Si l’on veut donner aux équipes de direction des établissements la liberté de choisir, il faut d’abord doter ceux-ci des meilleurs chefs possibles. Ce n’est offenser personne que d’affirmer que la réalité actuelle n’est pas toujours telle. La détection et la formation des futurs chefs d’établissement, de leurs adjoints, de leurs équipes doivent être repensées en prenant appui sur les ressources qu’offre l’Éducation nationale – elle dispose d’une École supérieure –, mais aussi en s’ouvrant à d’autres lieux et creusets de formation, capables notamment de donner aux futurs proviseurs et principaux la formation humaine dont ils auront avant tout besoin. Un proviseur de lycée comptant plus de 1 000 élèves et des dizaines de professeurs et personnels administratifs exerce des responsabilités de haut niveau, comparables à celles d’un chef d’entreprise ou d’un chef de corps, et il doit être techniquement et humainement formé à ces exigences. Pour cette raison également, le vivier des chefs d’établissement ne peut davantage se réduire au seul monde éducatif, il doit largement s’ouvrir à d’autres talents, à d’autres expériences, à d’autres profils. Il n’en manque pas et la mission est passionnante.
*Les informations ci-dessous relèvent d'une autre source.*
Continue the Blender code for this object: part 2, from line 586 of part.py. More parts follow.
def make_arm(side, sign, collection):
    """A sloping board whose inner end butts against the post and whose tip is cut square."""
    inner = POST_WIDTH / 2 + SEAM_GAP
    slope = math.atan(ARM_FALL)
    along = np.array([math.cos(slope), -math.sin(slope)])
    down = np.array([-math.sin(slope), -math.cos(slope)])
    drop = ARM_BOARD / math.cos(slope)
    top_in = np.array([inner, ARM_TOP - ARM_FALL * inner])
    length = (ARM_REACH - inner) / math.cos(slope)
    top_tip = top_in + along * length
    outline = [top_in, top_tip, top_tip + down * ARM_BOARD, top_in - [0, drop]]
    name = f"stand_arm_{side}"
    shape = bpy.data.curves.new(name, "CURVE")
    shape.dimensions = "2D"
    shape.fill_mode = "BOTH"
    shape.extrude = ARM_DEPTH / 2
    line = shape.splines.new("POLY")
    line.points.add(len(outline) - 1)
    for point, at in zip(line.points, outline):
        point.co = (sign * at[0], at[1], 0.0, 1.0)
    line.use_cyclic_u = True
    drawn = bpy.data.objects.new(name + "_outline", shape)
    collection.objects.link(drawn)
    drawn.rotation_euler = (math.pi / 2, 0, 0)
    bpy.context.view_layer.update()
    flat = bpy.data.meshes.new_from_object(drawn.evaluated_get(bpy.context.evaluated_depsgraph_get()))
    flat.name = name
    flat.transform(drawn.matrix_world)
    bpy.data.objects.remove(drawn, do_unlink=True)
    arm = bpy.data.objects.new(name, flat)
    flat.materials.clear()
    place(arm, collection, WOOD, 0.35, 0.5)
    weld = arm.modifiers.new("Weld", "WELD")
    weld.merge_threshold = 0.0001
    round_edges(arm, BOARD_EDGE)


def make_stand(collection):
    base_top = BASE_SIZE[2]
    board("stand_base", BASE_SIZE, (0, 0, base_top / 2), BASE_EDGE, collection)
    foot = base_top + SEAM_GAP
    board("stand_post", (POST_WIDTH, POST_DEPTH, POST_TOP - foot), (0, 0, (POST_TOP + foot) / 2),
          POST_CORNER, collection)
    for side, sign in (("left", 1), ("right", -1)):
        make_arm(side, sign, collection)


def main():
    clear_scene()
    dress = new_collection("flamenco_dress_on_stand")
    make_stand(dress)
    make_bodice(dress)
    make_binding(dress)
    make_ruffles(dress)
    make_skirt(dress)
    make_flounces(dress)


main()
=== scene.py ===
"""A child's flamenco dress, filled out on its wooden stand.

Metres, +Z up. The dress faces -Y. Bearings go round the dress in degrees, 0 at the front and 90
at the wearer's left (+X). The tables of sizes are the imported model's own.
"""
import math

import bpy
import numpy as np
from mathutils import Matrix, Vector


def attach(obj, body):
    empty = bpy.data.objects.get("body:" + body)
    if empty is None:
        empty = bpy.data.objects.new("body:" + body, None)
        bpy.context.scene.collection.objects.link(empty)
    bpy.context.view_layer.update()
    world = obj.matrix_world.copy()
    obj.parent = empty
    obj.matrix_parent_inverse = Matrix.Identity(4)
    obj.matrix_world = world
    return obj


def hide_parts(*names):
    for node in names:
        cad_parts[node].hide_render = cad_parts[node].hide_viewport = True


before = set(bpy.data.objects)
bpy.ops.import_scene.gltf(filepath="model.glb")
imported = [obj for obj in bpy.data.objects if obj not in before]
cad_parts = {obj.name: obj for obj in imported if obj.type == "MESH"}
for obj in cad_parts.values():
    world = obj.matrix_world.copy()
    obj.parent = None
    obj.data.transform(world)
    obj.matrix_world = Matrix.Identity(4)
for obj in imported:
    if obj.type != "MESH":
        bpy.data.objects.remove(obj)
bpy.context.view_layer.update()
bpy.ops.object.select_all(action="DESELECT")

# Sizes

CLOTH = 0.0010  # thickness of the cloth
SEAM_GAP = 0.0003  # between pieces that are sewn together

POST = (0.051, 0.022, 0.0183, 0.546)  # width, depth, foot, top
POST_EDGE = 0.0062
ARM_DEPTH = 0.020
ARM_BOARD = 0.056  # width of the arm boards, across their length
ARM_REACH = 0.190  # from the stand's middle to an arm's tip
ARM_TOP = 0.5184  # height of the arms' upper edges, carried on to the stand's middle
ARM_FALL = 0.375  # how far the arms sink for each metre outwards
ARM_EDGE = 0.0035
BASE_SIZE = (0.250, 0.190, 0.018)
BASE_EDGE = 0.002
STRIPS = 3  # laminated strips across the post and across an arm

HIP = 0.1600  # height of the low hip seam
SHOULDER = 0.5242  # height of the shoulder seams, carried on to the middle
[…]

Il faut simultanément réformer le statut des lycées et collèges, repenser leur gouvernance interne, pour permettre aux équipes de direction libre- ment constituées de définir leur projet, puis de le mettre en œuvre. Les équipes de direction doivent disposer des prérogatives indispensables à la conduite stratégique et quotidienne de leurs établissements. Dans un établissement scolaire, encore moins que dans n’importe quelle autre organisation, on ne peut admettre que la prise de décision soit entravée par l’absence de hiérarchie ou d’autorité.
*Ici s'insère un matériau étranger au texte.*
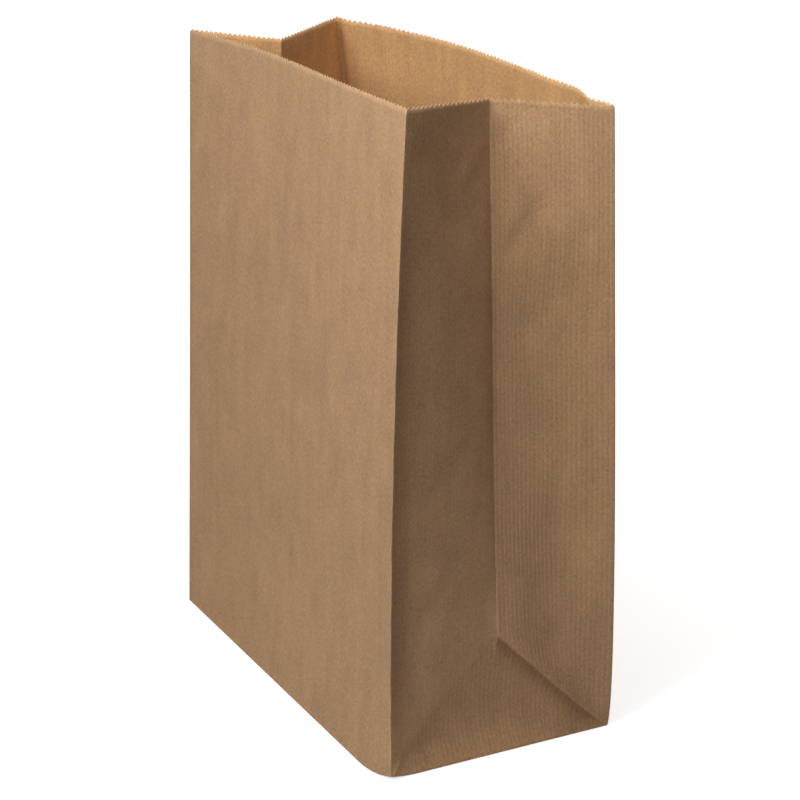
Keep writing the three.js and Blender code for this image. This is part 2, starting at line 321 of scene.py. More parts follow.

Le progrès au sein des établissements passe par l’affermissement de l’autorité de leur direction. À ceux qui craignent la tyrannie des chefs, il faut rappeler, d’une part, que les chefs d’établissement sont eux-mêmes inscrits vis-à-vis des recteurs dans une relation hiérarchique forte et, d’autre part, que le défaut d’autorité a le plus souvent pour corollaire l’impuissance et, parfois avec des conséquences plus tragiques, la dilution de la responsabilité. Le fonctionnement démocratique d’un établissement suppose, à l’inverse, l’identification de proviseurs et principaux dont l’autorité se traduit par l’exercice de prérogatives réelles, y compris dans la relation avec les enseignants, devant rendre compte de leur action à un conseil d’administration dont la composition doit être repensée dans le sens d’une représentativité élargie au-delà du seul monde éducatif.
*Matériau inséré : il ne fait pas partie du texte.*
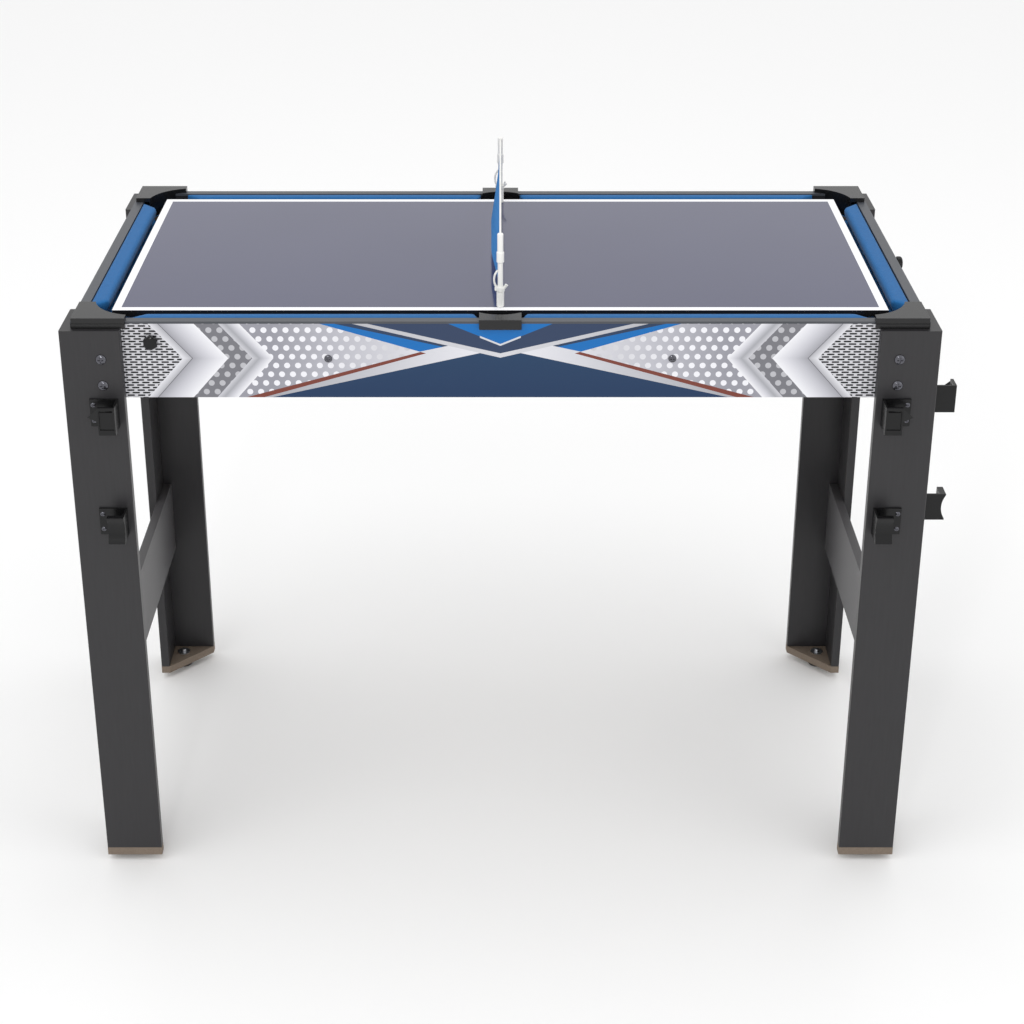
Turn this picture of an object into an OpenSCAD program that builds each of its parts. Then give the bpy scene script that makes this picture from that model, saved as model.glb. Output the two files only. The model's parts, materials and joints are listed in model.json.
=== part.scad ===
// Small games table set up for table tennis: a shallow cushioned cabinet on four
// L-shaped legs, a loose playing board lying inside the cushions, and a plug-in net.
// Millimetres, +Z up. +X runs along the table to its right-hand end, and -Y is the front
// long side. The origin is on the floor under the middle of the overall box, a little off
// the middle of the cabinet because the accessory clips stand out at the front and right.

/* [Table] */
// Length over the outer faces of the legs
table_length = 1118; // [1000:1:1250]
// Depth over the outer faces of the legs
table_depth = 559; // [500:1:620]
// Height of the tops of the legs above the floor
leg_top_height = 815; // [700:1:900]

/* [Legs] */
// Width of each leg board
leg_board_width = 77; // [60:1:90]
// Thickness of each leg board
leg_board_thickness = 13; // [12:0.5:18]
// Chamfer along the long edges of the leg boards
board_chamfer = 0.8; // [0.4:0.1:2]
// Thickness of the triangular foot plates
foot_plate_thickness = 12; // [9:1:18]
// Gap from the floor to the foot plates with the feet screwed right in
foot_gap = 10; // [9:0.5:20]
// Height of the stretcher boards
stretcher_height = 118; // [80:1:140]
// Drop from the leg tops to the top of the stretchers
stretcher_drop = 488; // [350:1:560]

/* [Cabinet] */
// Thickness of the aprons
apron_thickness = 13; // [12:0.5:18]
// Height of the aprons
apron_height = 102; // [80:1:120]
// Thickness of the rail strips on the aprons
rail_thickness = 3; // [2:0.5:6]
// Height of the rail tops above the leg tops
rail_rise = 8; // [6:0.5:12]
// Thickness of the bed board
bed_thickness = 9; // [6:0.5:12]
// Drop from the rail tops to the cloth on the bed
bed_drop = 26; // [22:1:32]
// Thickness of the bed cloth
cloth_thickness = 0.8; // [0.5:0.1:1.5]
// Width of the long cushions
long_cushion_width = 20; // [16:1:26]
// Width of the end cushions
end_cushion_width = 24; // [16:1:28]
// Height of the cushions
cushion_height = 20; // [14:1:24]

/* [Pockets] */
// Radius of the corner pocket mouths in the bed
corner_mouth_radius = 26; // [22:1:30]
// Radius of the side pocket mouths in the bed
side_mouth_radius = 24; // [20:1:26]
// Depth of the pocket cups below the bed
cup_depth = 42; // [30:1:50]
// Radius of the hollow edge of the corner caps
corner_arc_radius = 60; // [50:1:64]
// Width of the side pocket caps
side_cap_width = 54; // [44:1:64]

/* [Playing board] */
// Length of the loose playing board
board_length = 1000; // [900:1:1010]
// Depth of the loose playing board
board_depth = 454; // [420:1:460]
// Thickness of the loose playing board
board_thickness = 9; // [6:0.5:12]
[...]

La relation des établissements avec les autorités de tutelle doit également fondamentalement changer. Elle est aujourd’hui presque exclusivement fondée sur une logique d’attribution unilatérale et uniforme de moyens. Il n’y a place ni pour le dialogue ni pour la prise en compte des aspects qualitatifs de la réussite des équipes éducatives et ni, ce qui d’une certaine façon est pire, pour la mesure et la prise en considération de l’échec. Dans le jargon du monde éducatif, on dira que la centrale délègue aux rectorats, ceux-ci, comptables de la pénurie, déléguant à leur tour aux établissements. Pour éclairer son pilotage, les directions centrales conduisent alors de multiples enquêtes. Il faut interroger les proviseurs et les principaux pour prendre l’exacte mesure de l’exaspération que suscite, pour eux, la multiplication de ces enquêtes demandées par « la centrale », lourdes, toujours urgentes, coûteuses en temps et en moyens, parfois redondantes, et dont le sens reste le plus souvent abscons. La réalité est qu’une organisation qui compte 1 million de personnels et 12 millions d’usagers ne peut pas être pilotée de façon centralisée. Il faut une forme d’arrogance ou, si l’on préfère, un sérieux défaut d’humilité et de sens des réalités pour le croire. Une telle organisation ne peut être orientée que dans un cadre fortement déconcentré. On peut du reste illustrer le propos par les deux grands moments de la vie scolaire que sont son début, la rentrée, et son achèvement, le baccalauréat, dont la réussite technique – à dire vrai une prouesse – est le fait d’une organi- sation totalement déconcentrée. Il est donc indispensable de rompre avec le modèle centralisé actuel, dont les limites sont atteintes et dépassées, qui uniformise et encourage l’immobilisme ou la simple conservation de ce qui a été obtenu l’année précédente. Il faut, à l’inverse, faire pré- valoir la contractualisation des relations entre, d’une part, les autorités académiques et, d’autre part, les lycées et, dans une moindre mesure, les collèges ainsi que, si elles le souhaitent, les collectivités locales de rat- tachement. La contractualisation et le pilotage par la mesure des résultats c’est-à-dire a posteriori, doivent ainsi se substituer au centralisme a priori, aveugle et inefficace.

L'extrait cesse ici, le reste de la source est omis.